▶ _Written problem_
Wherever the word "that" appears in the entries, copy the whole line.

▶ _Source data_
• • • • • • •
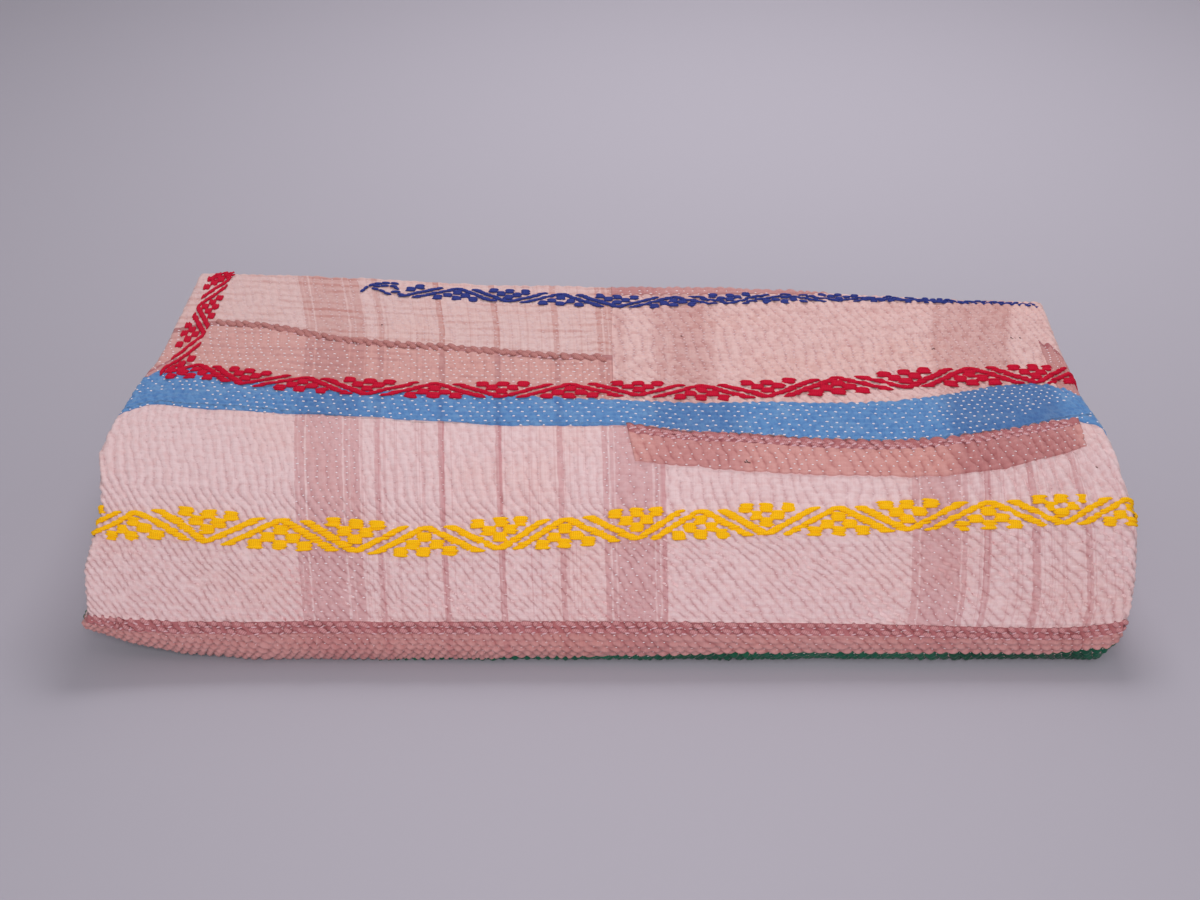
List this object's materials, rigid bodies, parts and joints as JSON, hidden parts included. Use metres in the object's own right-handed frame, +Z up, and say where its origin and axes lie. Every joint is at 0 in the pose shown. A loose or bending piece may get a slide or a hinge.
• • • • • • •
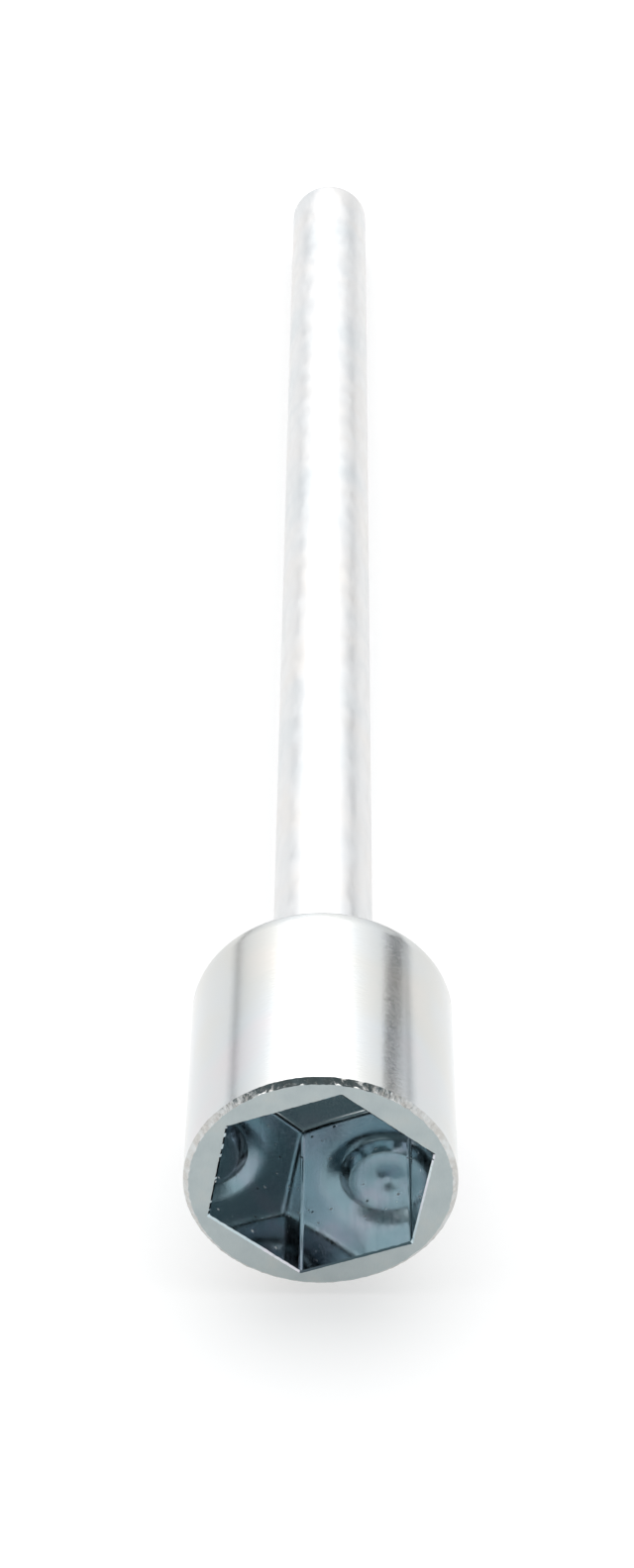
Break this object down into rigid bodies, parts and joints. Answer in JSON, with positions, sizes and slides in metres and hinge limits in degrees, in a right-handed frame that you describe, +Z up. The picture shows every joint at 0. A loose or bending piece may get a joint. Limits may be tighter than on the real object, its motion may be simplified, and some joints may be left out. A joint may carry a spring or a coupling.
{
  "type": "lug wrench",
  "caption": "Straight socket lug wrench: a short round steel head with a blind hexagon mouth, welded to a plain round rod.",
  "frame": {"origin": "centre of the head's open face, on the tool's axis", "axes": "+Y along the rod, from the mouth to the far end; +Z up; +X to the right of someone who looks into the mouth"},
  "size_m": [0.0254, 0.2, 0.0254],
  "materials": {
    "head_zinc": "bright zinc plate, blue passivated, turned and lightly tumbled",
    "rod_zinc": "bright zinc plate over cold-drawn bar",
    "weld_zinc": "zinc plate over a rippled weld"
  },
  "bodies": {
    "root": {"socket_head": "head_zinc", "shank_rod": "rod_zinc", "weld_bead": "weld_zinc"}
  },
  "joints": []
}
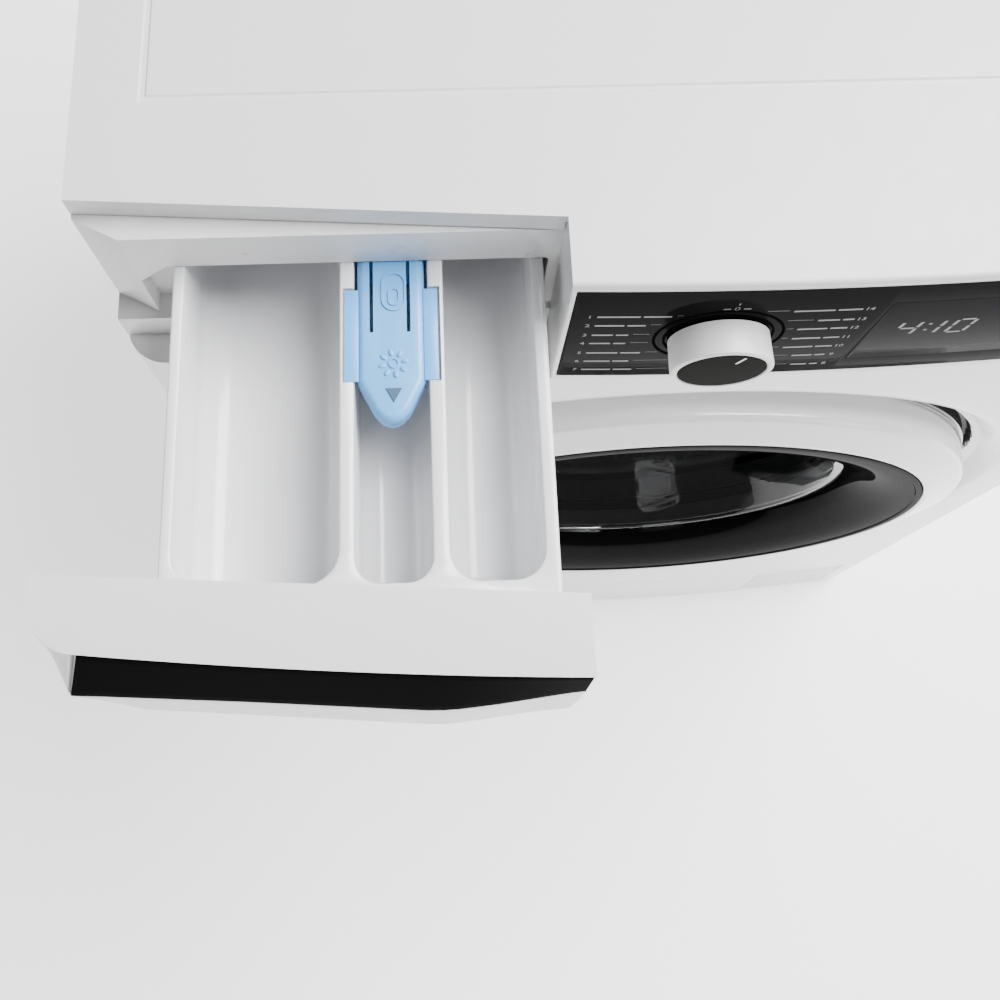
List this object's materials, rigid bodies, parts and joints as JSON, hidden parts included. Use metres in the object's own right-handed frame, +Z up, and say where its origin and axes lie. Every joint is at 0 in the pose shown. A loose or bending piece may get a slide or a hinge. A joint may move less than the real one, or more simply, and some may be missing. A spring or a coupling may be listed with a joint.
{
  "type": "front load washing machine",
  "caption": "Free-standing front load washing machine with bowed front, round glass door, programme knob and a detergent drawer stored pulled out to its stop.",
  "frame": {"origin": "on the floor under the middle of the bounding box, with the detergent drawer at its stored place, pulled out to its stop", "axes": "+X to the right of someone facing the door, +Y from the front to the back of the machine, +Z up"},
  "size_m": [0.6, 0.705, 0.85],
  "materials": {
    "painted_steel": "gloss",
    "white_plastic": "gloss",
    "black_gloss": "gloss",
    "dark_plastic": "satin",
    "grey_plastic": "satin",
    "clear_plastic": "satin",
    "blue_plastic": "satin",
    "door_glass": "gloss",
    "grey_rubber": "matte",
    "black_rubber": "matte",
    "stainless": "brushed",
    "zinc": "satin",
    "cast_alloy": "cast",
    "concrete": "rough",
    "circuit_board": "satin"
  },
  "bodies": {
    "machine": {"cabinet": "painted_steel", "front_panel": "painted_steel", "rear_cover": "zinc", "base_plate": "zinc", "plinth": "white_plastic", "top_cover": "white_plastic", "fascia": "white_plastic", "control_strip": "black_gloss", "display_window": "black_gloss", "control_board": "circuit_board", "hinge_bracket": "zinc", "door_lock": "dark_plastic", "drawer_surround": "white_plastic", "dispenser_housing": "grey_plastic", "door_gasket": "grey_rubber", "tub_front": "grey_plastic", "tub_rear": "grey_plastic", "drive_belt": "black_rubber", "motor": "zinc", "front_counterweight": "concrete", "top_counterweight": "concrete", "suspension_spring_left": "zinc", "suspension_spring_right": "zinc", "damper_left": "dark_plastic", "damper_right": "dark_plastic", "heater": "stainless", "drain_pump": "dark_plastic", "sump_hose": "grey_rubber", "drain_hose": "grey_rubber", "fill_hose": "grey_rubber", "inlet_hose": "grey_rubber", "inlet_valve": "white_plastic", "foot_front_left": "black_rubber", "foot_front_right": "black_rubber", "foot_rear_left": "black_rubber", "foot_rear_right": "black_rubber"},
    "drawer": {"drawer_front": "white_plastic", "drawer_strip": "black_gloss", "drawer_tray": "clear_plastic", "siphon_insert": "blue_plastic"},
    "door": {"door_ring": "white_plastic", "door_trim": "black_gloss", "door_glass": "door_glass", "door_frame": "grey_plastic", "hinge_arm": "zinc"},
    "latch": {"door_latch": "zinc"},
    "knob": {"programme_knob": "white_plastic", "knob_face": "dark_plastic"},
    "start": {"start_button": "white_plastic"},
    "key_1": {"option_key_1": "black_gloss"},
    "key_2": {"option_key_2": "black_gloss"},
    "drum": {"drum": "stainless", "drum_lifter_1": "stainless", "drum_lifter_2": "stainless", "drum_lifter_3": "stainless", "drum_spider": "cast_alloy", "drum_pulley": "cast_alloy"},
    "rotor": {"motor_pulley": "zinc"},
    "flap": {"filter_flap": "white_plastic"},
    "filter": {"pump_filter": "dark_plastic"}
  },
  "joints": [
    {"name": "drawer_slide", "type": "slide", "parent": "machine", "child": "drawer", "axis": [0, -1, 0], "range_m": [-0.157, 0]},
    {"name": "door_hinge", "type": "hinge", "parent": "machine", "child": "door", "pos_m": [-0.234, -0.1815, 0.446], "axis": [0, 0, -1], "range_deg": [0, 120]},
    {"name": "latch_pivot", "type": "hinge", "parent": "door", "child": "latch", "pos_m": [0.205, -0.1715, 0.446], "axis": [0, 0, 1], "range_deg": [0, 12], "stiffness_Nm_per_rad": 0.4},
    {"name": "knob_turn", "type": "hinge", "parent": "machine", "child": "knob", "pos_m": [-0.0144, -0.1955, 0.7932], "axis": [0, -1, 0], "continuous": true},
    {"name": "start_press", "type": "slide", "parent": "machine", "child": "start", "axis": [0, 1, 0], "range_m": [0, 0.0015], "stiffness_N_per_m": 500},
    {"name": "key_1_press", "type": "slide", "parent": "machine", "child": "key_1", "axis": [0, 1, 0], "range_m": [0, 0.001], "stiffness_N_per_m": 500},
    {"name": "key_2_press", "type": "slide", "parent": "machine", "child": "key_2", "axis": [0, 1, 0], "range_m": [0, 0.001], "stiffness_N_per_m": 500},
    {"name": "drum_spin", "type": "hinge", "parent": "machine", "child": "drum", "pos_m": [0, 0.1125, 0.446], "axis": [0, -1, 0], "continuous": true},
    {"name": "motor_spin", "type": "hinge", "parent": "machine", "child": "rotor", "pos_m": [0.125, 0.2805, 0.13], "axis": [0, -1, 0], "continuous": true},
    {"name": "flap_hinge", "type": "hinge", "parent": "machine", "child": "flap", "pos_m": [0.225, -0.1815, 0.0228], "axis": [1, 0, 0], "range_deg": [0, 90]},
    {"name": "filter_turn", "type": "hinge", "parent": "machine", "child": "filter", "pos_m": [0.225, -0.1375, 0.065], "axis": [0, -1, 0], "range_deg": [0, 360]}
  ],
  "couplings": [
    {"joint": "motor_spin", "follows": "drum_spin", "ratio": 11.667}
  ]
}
• • • • • • •
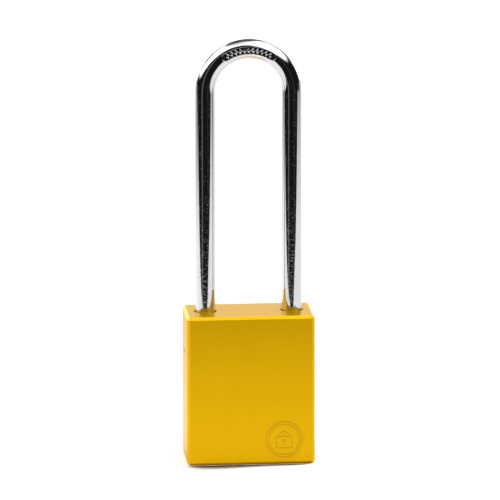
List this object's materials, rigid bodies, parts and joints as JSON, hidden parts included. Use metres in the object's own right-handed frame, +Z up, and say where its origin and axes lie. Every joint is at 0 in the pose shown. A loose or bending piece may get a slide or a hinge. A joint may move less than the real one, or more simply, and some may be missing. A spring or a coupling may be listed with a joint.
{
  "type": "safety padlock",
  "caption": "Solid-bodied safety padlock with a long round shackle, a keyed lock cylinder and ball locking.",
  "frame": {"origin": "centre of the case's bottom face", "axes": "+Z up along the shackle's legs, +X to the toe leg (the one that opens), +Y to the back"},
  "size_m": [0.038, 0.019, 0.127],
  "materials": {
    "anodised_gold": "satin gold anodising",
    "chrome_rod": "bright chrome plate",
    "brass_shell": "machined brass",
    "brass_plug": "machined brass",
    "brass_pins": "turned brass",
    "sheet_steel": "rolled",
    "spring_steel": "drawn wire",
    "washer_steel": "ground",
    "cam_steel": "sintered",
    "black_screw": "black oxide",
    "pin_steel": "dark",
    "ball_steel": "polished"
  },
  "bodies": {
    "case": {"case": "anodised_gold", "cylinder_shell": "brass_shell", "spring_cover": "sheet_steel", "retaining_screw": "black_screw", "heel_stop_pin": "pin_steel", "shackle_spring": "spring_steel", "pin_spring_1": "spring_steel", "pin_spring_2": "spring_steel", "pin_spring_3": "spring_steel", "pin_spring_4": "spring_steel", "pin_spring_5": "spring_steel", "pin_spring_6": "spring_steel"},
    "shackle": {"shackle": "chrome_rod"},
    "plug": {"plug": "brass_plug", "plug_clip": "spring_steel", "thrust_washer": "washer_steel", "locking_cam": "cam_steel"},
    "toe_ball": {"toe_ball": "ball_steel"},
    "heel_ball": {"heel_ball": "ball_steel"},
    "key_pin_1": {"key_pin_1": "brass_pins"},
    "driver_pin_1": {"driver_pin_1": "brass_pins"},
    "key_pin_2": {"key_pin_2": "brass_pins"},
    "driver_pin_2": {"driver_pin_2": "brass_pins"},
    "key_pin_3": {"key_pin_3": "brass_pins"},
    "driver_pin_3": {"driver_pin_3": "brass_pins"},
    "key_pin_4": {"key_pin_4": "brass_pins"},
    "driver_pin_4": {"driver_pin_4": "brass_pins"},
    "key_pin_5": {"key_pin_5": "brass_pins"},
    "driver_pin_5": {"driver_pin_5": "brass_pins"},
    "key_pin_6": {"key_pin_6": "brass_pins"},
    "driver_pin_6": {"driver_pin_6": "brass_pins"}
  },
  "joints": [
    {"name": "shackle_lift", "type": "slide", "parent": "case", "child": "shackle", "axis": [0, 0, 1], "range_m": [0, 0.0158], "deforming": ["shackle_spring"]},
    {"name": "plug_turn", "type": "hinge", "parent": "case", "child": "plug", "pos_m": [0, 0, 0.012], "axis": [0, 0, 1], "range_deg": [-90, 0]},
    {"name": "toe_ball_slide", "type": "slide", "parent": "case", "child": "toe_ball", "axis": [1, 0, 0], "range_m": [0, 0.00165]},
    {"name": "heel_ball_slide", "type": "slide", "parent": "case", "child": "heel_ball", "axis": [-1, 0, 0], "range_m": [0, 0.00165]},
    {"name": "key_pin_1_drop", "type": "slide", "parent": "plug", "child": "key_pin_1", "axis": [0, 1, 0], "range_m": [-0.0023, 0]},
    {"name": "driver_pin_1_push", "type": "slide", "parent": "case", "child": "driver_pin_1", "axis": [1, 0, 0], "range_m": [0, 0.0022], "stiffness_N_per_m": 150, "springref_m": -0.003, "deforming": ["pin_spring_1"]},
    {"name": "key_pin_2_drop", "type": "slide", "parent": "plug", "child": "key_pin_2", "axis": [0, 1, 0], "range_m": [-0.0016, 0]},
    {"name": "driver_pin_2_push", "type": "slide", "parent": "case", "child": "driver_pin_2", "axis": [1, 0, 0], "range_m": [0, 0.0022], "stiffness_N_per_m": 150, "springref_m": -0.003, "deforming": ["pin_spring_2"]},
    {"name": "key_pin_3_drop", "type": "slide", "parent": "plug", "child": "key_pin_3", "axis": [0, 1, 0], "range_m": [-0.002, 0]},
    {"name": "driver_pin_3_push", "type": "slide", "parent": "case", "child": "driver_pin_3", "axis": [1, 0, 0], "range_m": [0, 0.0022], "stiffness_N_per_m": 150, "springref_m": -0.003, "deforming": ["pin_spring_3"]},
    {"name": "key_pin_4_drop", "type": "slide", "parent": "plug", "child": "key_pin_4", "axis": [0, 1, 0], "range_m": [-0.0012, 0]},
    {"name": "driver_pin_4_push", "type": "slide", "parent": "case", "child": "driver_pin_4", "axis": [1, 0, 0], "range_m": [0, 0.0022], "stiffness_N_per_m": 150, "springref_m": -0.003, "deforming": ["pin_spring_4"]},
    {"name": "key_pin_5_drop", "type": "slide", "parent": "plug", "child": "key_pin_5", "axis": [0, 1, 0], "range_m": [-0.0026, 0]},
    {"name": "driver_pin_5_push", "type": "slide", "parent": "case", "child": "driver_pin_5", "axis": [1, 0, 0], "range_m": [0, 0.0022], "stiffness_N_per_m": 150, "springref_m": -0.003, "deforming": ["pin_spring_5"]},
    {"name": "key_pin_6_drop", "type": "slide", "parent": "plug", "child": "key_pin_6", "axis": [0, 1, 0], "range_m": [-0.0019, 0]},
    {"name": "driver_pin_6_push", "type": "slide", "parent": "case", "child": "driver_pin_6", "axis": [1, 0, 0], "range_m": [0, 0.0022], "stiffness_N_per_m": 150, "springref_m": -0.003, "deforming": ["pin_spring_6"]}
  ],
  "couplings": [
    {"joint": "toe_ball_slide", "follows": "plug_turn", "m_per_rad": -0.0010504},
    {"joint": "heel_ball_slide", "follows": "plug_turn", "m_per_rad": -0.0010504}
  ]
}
• • • • • • •
▶ _Task result_
Break this object down into rigid bodies, parts and joints. Answer in JSON, with positions, sizes and slides in metres and hinge limits in degrees, in a right-handed frame that you describe, +Z up. The picture shows every joint at 0. A loose or bending piece may get a joint. Limits may be tighter than on the real object, its motion may be simplified, and some joints may be left out. A joint may carry a spring or a coupling.
  "frame": {"origin": "centre of the case's bottom face", "axes": "+Z up along the shackle's legs, +X to the toe leg (the one that opens), +Y to the back"},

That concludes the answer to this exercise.